** START OF Given information **

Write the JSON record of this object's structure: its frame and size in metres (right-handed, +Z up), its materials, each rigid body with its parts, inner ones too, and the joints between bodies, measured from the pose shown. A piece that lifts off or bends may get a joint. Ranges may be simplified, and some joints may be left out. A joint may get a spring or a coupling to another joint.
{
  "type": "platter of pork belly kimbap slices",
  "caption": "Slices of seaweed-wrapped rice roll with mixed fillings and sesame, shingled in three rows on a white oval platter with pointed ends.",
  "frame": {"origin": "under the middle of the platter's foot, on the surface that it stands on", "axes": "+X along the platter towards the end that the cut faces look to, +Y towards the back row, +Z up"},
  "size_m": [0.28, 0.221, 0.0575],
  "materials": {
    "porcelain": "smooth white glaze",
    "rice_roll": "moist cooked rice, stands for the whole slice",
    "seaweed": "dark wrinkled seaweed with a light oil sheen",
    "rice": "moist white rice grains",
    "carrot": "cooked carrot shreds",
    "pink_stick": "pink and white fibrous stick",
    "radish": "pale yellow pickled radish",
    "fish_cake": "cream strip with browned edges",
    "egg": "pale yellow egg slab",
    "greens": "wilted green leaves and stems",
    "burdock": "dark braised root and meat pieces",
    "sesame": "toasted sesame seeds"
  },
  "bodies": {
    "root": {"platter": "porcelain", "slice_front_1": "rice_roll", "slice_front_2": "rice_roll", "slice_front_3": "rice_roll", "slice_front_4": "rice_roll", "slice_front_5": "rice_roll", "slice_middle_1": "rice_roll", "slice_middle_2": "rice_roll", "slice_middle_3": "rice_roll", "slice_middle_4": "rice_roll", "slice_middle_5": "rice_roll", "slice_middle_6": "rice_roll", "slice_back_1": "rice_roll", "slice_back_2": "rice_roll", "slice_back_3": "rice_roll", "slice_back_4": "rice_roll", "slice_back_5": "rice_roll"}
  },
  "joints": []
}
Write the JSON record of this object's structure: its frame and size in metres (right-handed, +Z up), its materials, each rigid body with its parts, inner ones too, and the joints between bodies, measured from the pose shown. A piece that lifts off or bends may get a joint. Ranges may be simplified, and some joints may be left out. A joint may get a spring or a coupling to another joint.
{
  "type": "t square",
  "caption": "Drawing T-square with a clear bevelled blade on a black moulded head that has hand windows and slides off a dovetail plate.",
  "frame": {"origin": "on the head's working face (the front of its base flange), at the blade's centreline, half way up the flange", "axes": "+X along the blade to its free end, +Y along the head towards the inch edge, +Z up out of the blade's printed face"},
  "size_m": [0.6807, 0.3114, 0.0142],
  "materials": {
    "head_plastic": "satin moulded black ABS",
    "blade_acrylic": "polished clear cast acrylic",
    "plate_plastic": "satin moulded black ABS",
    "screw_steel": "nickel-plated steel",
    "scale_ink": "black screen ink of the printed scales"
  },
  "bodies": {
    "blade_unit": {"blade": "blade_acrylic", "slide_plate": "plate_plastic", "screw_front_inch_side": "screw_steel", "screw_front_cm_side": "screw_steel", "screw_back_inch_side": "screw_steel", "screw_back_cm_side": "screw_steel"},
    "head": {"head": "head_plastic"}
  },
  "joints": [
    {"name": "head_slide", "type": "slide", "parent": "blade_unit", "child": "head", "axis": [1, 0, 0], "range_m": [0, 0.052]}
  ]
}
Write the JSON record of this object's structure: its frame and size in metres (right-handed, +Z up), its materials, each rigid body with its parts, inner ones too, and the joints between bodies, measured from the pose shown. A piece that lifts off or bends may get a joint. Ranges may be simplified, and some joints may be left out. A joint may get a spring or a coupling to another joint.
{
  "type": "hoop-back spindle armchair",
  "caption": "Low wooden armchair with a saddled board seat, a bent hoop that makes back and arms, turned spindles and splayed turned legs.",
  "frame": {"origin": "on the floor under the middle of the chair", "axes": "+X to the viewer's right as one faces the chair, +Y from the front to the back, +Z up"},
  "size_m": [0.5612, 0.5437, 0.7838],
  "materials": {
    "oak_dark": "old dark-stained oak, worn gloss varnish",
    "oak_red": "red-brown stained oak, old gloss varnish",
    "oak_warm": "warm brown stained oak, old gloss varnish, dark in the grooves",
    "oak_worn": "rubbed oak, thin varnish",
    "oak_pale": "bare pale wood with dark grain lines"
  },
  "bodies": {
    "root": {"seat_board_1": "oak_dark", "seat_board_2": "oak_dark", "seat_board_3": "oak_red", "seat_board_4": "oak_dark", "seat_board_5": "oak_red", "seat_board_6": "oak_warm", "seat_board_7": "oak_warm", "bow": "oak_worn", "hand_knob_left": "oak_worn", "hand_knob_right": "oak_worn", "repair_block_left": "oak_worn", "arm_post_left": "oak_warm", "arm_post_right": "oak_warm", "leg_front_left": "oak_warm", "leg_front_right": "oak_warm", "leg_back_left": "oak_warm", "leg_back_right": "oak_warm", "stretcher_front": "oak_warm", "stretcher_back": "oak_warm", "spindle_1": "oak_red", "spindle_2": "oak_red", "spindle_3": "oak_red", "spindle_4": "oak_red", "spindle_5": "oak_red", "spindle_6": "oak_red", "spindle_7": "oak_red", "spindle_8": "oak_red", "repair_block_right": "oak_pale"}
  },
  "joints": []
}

** END OF Given information **
** START OF Given information **

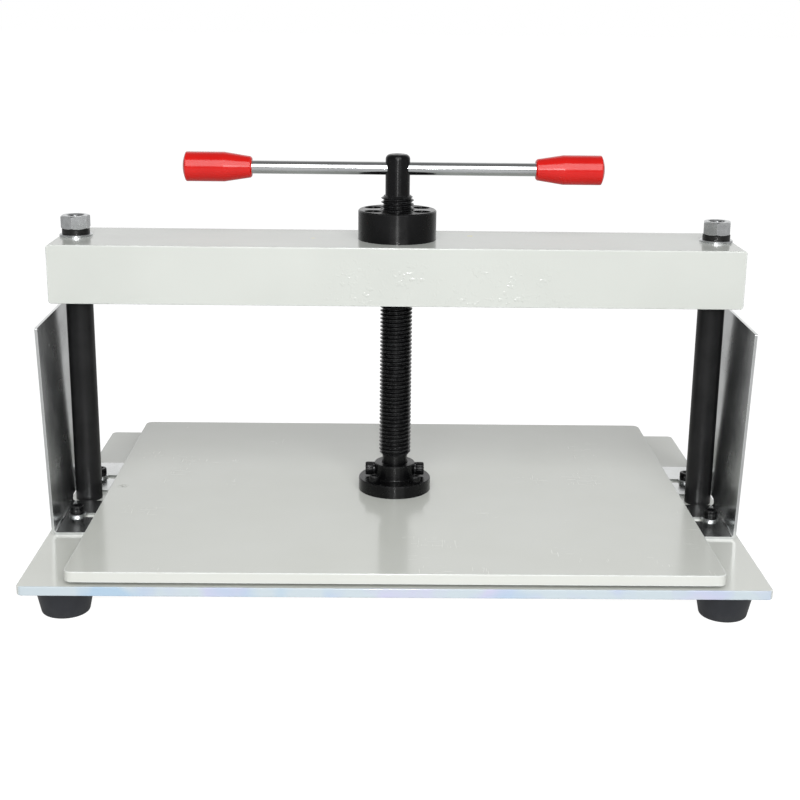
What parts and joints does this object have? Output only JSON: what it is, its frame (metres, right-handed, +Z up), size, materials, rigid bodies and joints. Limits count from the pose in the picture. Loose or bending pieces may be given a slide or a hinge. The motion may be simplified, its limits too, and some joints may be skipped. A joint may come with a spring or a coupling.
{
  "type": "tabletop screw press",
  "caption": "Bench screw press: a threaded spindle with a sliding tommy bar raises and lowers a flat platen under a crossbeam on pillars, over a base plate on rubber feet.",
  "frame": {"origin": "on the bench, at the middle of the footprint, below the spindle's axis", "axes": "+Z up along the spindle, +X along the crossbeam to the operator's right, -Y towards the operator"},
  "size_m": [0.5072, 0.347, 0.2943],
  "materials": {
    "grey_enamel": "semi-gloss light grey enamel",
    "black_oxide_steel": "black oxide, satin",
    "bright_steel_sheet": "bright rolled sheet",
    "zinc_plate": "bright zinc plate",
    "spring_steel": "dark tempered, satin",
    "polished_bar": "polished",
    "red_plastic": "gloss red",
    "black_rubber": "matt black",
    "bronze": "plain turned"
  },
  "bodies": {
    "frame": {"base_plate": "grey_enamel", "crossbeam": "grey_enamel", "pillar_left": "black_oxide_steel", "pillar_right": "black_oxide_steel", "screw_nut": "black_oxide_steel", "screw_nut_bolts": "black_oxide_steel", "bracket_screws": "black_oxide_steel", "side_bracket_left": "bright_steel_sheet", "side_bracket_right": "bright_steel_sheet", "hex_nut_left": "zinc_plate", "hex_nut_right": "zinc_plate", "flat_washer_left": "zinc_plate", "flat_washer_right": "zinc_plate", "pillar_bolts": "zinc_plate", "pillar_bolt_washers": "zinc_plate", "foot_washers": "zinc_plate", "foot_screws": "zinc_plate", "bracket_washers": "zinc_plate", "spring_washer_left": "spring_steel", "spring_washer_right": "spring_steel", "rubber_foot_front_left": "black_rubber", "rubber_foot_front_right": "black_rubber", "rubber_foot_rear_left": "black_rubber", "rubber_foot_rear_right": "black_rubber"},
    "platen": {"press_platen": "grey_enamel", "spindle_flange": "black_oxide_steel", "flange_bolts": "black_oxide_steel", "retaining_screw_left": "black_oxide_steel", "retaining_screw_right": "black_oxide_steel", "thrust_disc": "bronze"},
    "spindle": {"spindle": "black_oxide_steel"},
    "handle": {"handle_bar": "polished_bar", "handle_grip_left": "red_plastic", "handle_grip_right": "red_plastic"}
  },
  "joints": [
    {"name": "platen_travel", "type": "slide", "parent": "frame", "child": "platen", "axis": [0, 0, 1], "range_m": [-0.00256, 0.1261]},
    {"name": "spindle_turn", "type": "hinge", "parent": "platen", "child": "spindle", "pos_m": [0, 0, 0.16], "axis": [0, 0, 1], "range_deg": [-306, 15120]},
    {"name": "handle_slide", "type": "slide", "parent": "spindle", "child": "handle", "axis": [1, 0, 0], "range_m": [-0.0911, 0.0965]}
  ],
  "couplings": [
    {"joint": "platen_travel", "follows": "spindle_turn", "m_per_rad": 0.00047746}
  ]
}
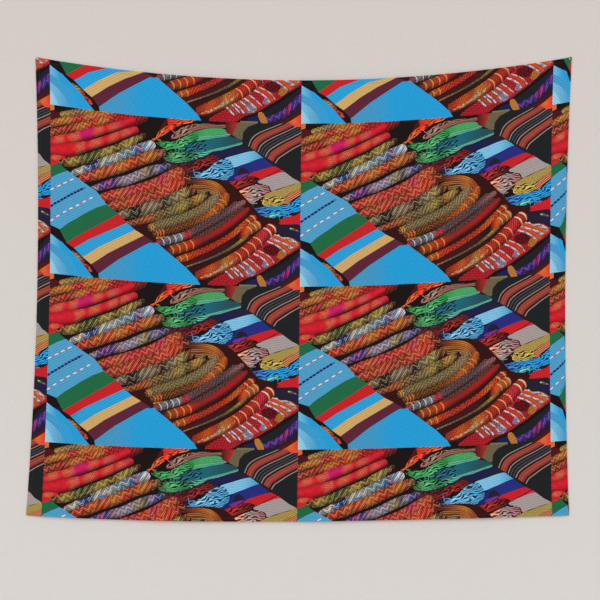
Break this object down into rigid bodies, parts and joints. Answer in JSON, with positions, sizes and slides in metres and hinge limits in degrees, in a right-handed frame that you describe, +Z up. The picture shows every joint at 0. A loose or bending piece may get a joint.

** END OF Given information **
** START OF Given information **

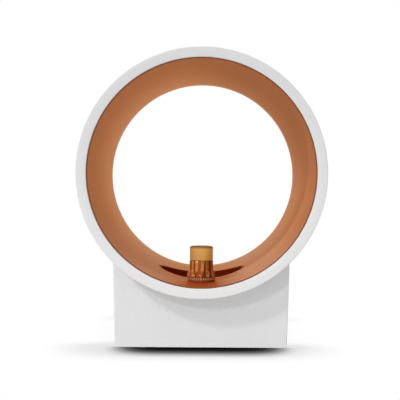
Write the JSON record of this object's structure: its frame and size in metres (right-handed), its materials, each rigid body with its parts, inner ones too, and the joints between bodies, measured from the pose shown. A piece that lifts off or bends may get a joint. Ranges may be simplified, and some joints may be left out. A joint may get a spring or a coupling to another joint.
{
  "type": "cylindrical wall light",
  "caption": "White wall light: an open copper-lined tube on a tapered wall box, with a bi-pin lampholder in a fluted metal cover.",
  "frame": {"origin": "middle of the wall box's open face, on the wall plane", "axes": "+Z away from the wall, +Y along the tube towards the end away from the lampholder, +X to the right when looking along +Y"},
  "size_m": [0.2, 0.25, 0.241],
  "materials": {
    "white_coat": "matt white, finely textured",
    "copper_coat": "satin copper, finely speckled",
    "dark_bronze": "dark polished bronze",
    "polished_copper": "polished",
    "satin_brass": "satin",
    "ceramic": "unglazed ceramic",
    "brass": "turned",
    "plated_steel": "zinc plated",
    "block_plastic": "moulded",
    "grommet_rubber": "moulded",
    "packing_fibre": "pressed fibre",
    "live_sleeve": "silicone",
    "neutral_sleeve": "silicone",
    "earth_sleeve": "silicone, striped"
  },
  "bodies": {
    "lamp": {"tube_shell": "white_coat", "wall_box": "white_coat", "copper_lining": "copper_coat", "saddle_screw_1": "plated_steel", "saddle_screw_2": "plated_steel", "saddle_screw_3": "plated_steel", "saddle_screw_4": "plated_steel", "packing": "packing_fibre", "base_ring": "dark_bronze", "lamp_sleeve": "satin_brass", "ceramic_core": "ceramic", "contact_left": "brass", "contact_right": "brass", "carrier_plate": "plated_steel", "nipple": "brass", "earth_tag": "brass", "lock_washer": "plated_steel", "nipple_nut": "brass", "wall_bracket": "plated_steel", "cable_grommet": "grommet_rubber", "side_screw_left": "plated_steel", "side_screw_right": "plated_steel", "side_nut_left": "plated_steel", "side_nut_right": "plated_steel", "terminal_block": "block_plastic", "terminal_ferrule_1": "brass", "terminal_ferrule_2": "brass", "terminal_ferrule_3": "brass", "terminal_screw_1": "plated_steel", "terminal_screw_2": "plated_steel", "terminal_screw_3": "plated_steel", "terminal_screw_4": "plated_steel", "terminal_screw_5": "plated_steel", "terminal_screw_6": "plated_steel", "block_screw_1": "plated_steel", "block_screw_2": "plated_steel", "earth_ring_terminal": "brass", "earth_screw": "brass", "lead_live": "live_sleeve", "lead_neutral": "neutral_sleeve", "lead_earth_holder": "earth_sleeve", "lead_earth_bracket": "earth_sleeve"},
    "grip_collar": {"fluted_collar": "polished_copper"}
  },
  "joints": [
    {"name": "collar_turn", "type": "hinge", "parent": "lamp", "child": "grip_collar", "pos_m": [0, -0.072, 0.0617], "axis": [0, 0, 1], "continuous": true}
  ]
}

** END OF Given information **

Task description: Search the lines above for the string "pieces", then show every one that has it.

Reply to the exercise:
    "burdock": "dark braised root and meat pieces",
What parts and joints does this object have? Output only JSON: what it is, its frame (metres, right-handed, +Z up), size, materials, rigid bodies and joints. Limits count from the pose in the picture. Loose or bending pieces may be given a slide or a hinge. The motion may be simplified, its limits too, and some joints may be skipped. A joint may come with a spring or a coupling.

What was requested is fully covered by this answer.